Should I embed my client_id/secret into the application or that's totally wrong? I suppose no end-user wants to go through the creation of its own ClientID in Google Developer Console, right? On the other hand why I would give my client_id/secret to an unknown end-user?
Final thoughts
I could create a proxy application on my (the developer) web server such that my PHP application (which is supposed to be deployed "everywhere") will send the authorization request to my proxy server (which has already its own client_id/secret) which in turn will redirect the call to the Google OAuth service which then REDIRECT_URI back the authorization code to my proxy and finally I will redirect back the response to the original sender (the PHP application). What do you think?

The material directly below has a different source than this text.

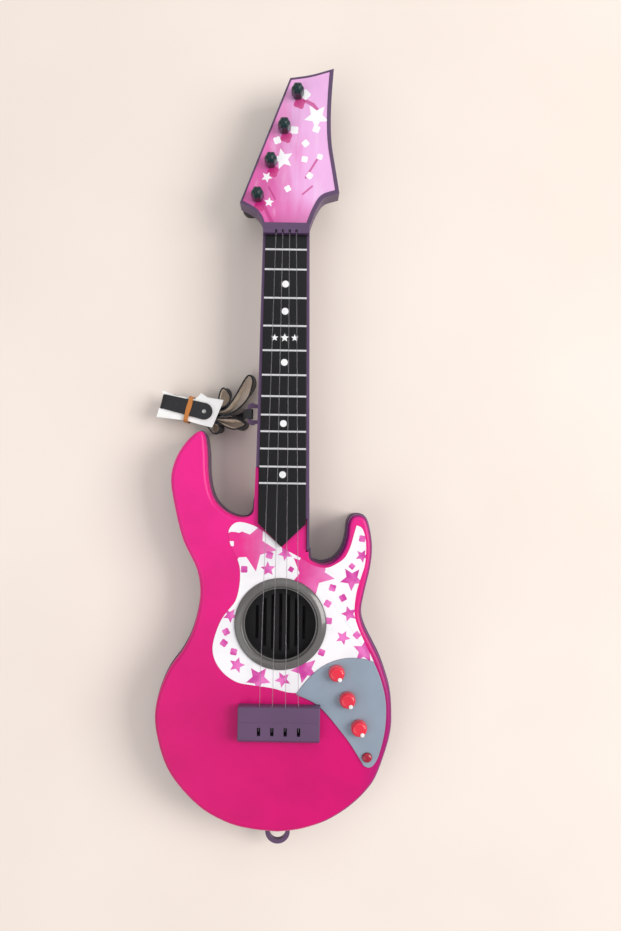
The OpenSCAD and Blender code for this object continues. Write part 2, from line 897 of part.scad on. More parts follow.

Some useful answers here and here or here.
#Edit: as I've already said earlier a proxy would be a solution. I've made it and it works. The same solutions I've received also from user pinoyyid. Thanks for your answer too.
A proxy is the only real option open to you. You can encode the originator URL in the "state" parameter, so that when the proxy receives the access token, it can call a webhook at the originator.
There are some contradictions in your question...
"The application is going to access the Google Drive associated with the web server's administrator Google account" and "So my PHP app will be authorized by the end-user to use its Google Drive storage." are mutually exclusive.
If the Drive storage belongs to the app, then the user isn't involved in any OAuth dialogue.
Could you edit your question to be clear who is the owner of the Drive storage as it greatly influences the OAuth flows.